WU can reduce costs via stablecoin rails while preserving its hallmark convenience. If smart, it will launch a digital wallet to lower payment commissions. Global users could receive and hold dollars in a WU wallet—and spend them via Visa cards. If users don’t cash out, WU avoids needing to source liquidity in destination markets—further compressing costs. Distribution stays intact; infrastructure gets cheaper; margins expand. Cost reduction is controllable—and carries far lower intrinsic risk than underwriting revenue growth.
That’s the optionality the market is pricing at zero.
WU Is Just One Example
I’ve long accepted that I’ll never time the market perfectly. My forecasts of the future aren’t more accurate than anyone else’s sitting beside me. What I believe in is achieving superior returns through disciplined positioning.
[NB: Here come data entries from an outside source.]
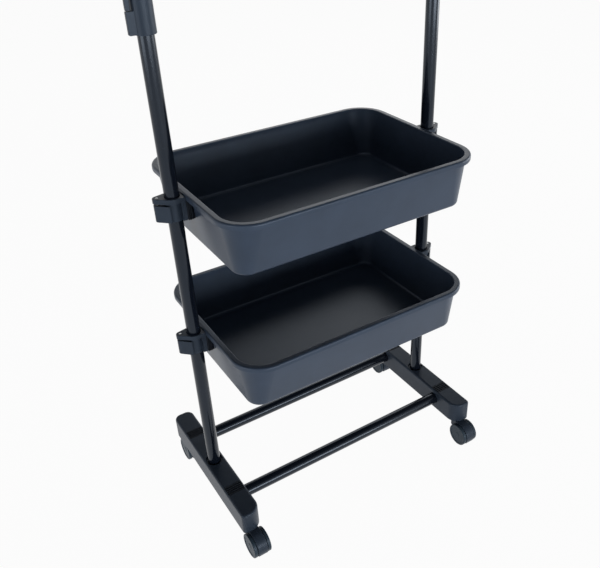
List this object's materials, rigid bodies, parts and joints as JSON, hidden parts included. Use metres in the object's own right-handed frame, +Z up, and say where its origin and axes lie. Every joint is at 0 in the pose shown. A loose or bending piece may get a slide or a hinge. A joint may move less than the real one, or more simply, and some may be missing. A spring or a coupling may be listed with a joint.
{
  "type": "two-tray salon trolley",
  "caption": "Rolling salon trolley: height-adjustable plastic trays clamped between a pair of posts, castered feet, telescopic upper frame.",
  "frame": {"origin": "on the floor, under the middle of the trolley's bounding box", "axes": "+X along the trays' length, towards the right-hand post; -Y to the front, the way the casters trail; +Z up"},
  "size_m": [0.475, 0.3063, 0.9505],
  "materials": {
    "tray_plastic": "semi-gloss dark slate polypropylene with a fine moulded grain",
    "moulding": "satin anthracite moulding",
    "wheel_plastic": "satin dark grey nylon",
    "black_tube": "glossy black powder coat on round steel tube",
    "pin_steel": "bright zinc-plated steel"
  },
  "bodies": {
    "base": {"foot_left": "moulding", "post_left": "black_tube", "sleeve_left": "moulding", "flip_pin_left": "pin_steel", "screw_cover_front_left": "moulding", "screw_cover_rear_left": "moulding", "rod_screw_front_left": "pin_steel", "rod_screw_rear_left": "pin_steel", "foot_right": "moulding", "post_right": "black_tube", "sleeve_right": "moulding", "flip_pin_right": "pin_steel", "screw_cover_front_right": "moulding", "screw_cover_rear_right": "moulding", "rod_screw_front_right": "pin_steel", "rod_screw_rear_right": "pin_steel", "cross_rod_front": "black_tube", "cross_rod_rear": "black_tube"},
    "lower_tray": {"tray_lower": "tray_plastic", "tray_bracket_lower_left": "moulding", "clamp_collar_lower_left": "moulding", "clamp_pin_lower_left": "pin_steel", "tray_bracket_lower_right": "moulding", "clamp_collar_lower_right": "moulding", "clamp_pin_lower_right": "pin_steel"},
    "upper_tray": {"tray_upper": "tray_plastic", "tray_bracket_upper_left": "moulding", "clamp_collar_upper_left": "moulding", "clamp_pin_upper_left": "pin_steel", "tray_bracket_upper_right": "moulding", "clamp_collar_upper_right": "moulding", "clamp_pin_upper_right": "pin_steel"},
    "lower_left_clamp_lever": {"clamp_lever_lower_left": "moulding"},
    "lower_right_clamp_lever": {"clamp_lever_lower_right": "moulding"},
    "upper_left_clamp_lever": {"clamp_lever_upper_left": "moulding"},
    "upper_right_clamp_lever": {"clamp_lever_upper_right": "moulding"},
    "upper_frame": {"inner_tube_left": "black_tube", "inner_tube_right": "black_tube", "elbow_left": "moulding", "elbow_right": "moulding", "crossbar": "black_tube"},
    "left_flip_lever": {"flip_lever_left": "moulding"},
    "right_flip_lever": {"flip_lever_right": "moulding"},
    "front_left_caster": {"caster_hood_front_left": "moulding", "caster_axle_front_left": "pin_steel"},
    "front_left_inner_wheel": {"wheel_inner_front_left": "wheel_plastic"},
    "front_left_outer_wheel": {"wheel_outer_front_left": "wheel_plastic"},
    "front_right_caster": {"caster_hood_front_right": "moulding", "caster_axle_front_right": "pin_steel"},
    "front_right_inner_wheel": {"wheel_inner_front_right": "wheel_plastic"},
    "front_right_outer_wheel": {"wheel_outer_front_right": "wheel_plastic"},
    "rear_left_caster": {"caster_hood_rear_left": "moulding", "caster_axle_rear_left": "pin_steel"},
    "rear_left_inner_wheel": {"wheel_inner_rear_left": "wheel_plastic"},
    "rear_left_outer_wheel": {"wheel_outer_rear_left": "wheel_plastic"},
    "rear_right_caster": {"caster_hood_rear_right": "moulding", "caster_axle_rear_right": "pin_steel"},
    "rear_right_inner_wheel": {"wheel_inner_rear_right": "wheel_plastic"},
    "rear_right_outer_wheel": {"wheel_outer_rear_right": "wheel_plastic"}
  },
  "joints": [
    {"name": "lower_tray_height", "type": "slide", "parent": "base", "child": "lower_tray", "axis": [0, 0, 1], "range_m": [-0.15, 0.06]},
    {"name": "upper_tray_height", "type": "slide", "parent": "base", "child": "upper_tray", "axis": [0, 0, 1], "range_m": [-0.06, 0.19]},
    {"name": "lower_left_clamp_lever_swing", "type": "hinge", "parent": "lower_tray", "child": "lower_left_clamp_lever", "pos_m": [-0.2315, 0.01415, 0.325], "axis": [0, 0, -1], "range_deg": [0, 100]},
    {"name": "lower_right_clamp_lever_swing", "type": "hinge", "parent": "lower_tray", "child": "lower_right_clamp_lever", "pos_m": [0.2315, 0.01415, 0.325], "axis": [0, 0, 1], "range_deg": [0, 100]},
    {"name": "upper_left_clamp_lever_swing", "type": "hinge", "parent": "upper_tray", "child": "upper_left_clamp_lever", "pos_m": [-0.2315, 0.01415, 0.541], "axis": [0, 0, -1], "range_deg": [0, 100]},
    {"name": "upper_right_clamp_lever_swing", "type": "hinge", "parent": "upper_tray", "child": "upper_right_clamp_lever", "pos_m": [0.2315, 0.01415, 0.541], "axis": [0, 0, 1], "range_deg": [0, 100]},
    {"name": "upper_frame_height", "type": "slide", "parent": "base", "child": "upper_frame", "axis": [0, 0, 1], "range_m": [0, 0.18]},
    {"name": "left_flip_lever_swing", "type": "hinge", "parent": "base", "child": "left_flip_lever", "pos_m": [-0.2296, 0.00515, 0.828], "axis": [0, 1, 0], "range_deg": [0, 100]},
    {"name": "right_flip_lever_swing", "type": "hinge", "parent": "base", "child": "right_flip_lever", "pos_m": [0.2296, 0.00515, 0.828], "axis": [0, -1, 0], "range_deg": [0, 100]},
    {"name": "front_left_caster_swivel", "type": "hinge", "parent": "base", "child": "front_left_caster", "pos_m": [-0.2125, -0.11585, 0.042], "axis": [0, 0, 1], "continuous": true},
    {"name": "front_left_inner_wheel_spin", "type": "hinge", "parent": "front_left_caster", "child": "front_left_inner_wheel", "pos_m": [-0.20085, -0.13235, 0.02], "axis": [1, 0, 0], "continuous": true},
    {"name": "front_left_outer_wheel_spin", "type": "hinge", "parent": "front_left_caster", "child": "front_left_outer_wheel", "pos_m": [-0.22415, -0.13235, 0.02], "axis": [1, 0, 0], "continuous": true},
    {"name": "front_right_caster_swivel", "type": "hinge", "parent": "base", "child": "front_right_caster", "pos_m": [0.2125, -0.11585, 0.042], "axis": [0, 0, 1], "continuous": true},
    {"name": "front_right_inner_wheel_spin", "type": "hinge", "parent": "front_right_caster", "child": "front_right_inner_wheel", "pos_m": [0.20085, -0.13235, 0.02], "axis": [1, 0, 0], "continuous": true},
    {"name": "front_right_outer_wheel_spin", "type": "hinge", "parent": "front_right_caster", "child": "front_right_outer_wheel", "pos_m": [0.22415, -0.13235, 0.02], "axis": [1, 0, 0], "continuous": true},
    {"name": "rear_left_caster_swivel", "type": "hinge", "parent": "base", "child": "rear_left_caster", "pos_m": [-0.2125, 0.13415, 0.042], "axis": [0, 0, 1], "continuous": true},
    {"name": "rear_left_inner_wheel_spin", "type": "hinge", "parent": "rear_left_caster", "child": "rear_left_inner_wheel", "pos_m": [-0.20085, 0.11765, 0.02], "axis": [1, 0, 0], "continuous": true},
    {"name": "rear_left_outer_wheel_spin", "type": "hinge", "parent": "rear_left_caster", "child": "rear_left_outer_wheel", "pos_m": [-0.22415, 0.11765, 0.02], "axis": [1, 0, 0], "continuous": true},
    {"name": "rear_right_caster_swivel", "type": "hinge", "parent": "base", "child": "rear_right_caster", "pos_m": [0.2125, 0.13415, 0.042], "axis": [0, 0, 1], "continuous": true},
    {"name": "rear_right_inner_wheel_spin", "type": "hinge", "parent": "rear_right_caster", "child": "rear_right_inner_wheel", "pos_m": [0.20085, 0.11765, 0.02], "axis": [1, 0, 0], "continuous": true},
    {"name": "rear_right_outer_wheel_spin", "type": "hinge", "parent": "rear_right_caster", "child": "rear_right_outer_wheel", "pos_m": [0.22415, 0.11765, 0.02], "axis": [1, 0, 0], "continuous": true}
  ]
}
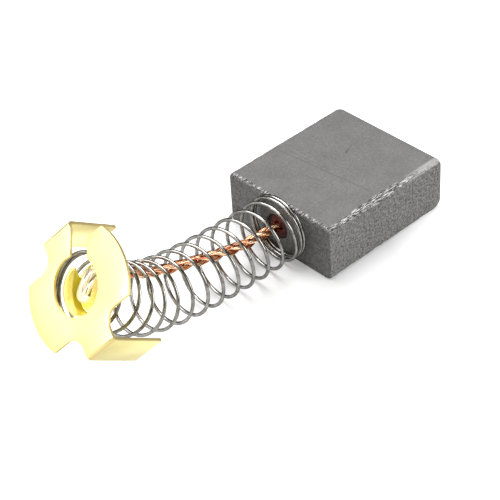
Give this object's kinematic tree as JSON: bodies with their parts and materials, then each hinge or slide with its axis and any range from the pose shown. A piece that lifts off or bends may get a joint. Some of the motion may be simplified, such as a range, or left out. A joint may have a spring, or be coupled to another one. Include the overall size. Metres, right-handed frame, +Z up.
{
  "type": "carbon brush",
  "caption": "Flat carbon motor brush with a coil spring, a stranded copper pigtail and a stamped brass terminal cap with folded tabs.",
  "frame": {"origin": "centre of the block's underside", "axes": "+X along the block's length towards the contact face that runs on the commutator, +Z up, the spring leaves the -X face"},
  "size_m": [0.0592, 0.0198, 0.0227],
  "materials": {
    "carbon": "ground, matt, fine speckle",
    "copper_powder": "tamped, matt, dark red",
    "copper_rope": "bright fine wires",
    "spring_steel": "bright drawn wire",
    "brass_sheet": "bright rolled sheet",
    "solder": "smooth, softly bright"
  },
  "bodies": {
    "brush": {"carbon_block": "carbon", "tamping_plug": "copper_powder", "pigtail": "copper_rope", "compression_spring": "spring_steel"},
    "cap": {"terminal_cap": "brass_sheet", "solder_joint": "solder"}
  },
  "joints": [
    {"name": "cap_slide", "type": "slide", "parent": "brush", "child": "cap", "axis": [1, 0, 0], "range_m": [0, 0.015], "stiffness_N_per_m": 48, "deforming": ["compression_spring", "pigtail"]}
  ]
}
That positioning always circles back to the same idea: buying durable businesses with distribution—at the right price. These businesses embed substantial optionality. Not everyone will act in time—and some will die. But those that do will massively outperform the broader market—and those gains will far outweigh losses.
You’re seeing General Catalyst, Thrive, and Bezos alike injecting AI into traditional businesses. The opportunity with stablecoins and blockchain rails is identical.
Inversion’s thesis is simple: buy assets with distribution at the best possible price—while holding the option to reshape the business with technology. Disruption narratives depress valuation multiples—that’s your entry point.
Invert—always invert. The question isn’t whether WU will be disrupted, but whether, at $923 million in EBITDA and a ~6x P/E, you’re being generously compensated for bearing that risk. I believe you are—and that the compensation is generous.
Disclosure: Long WU. Long SOL. This is not investment advice.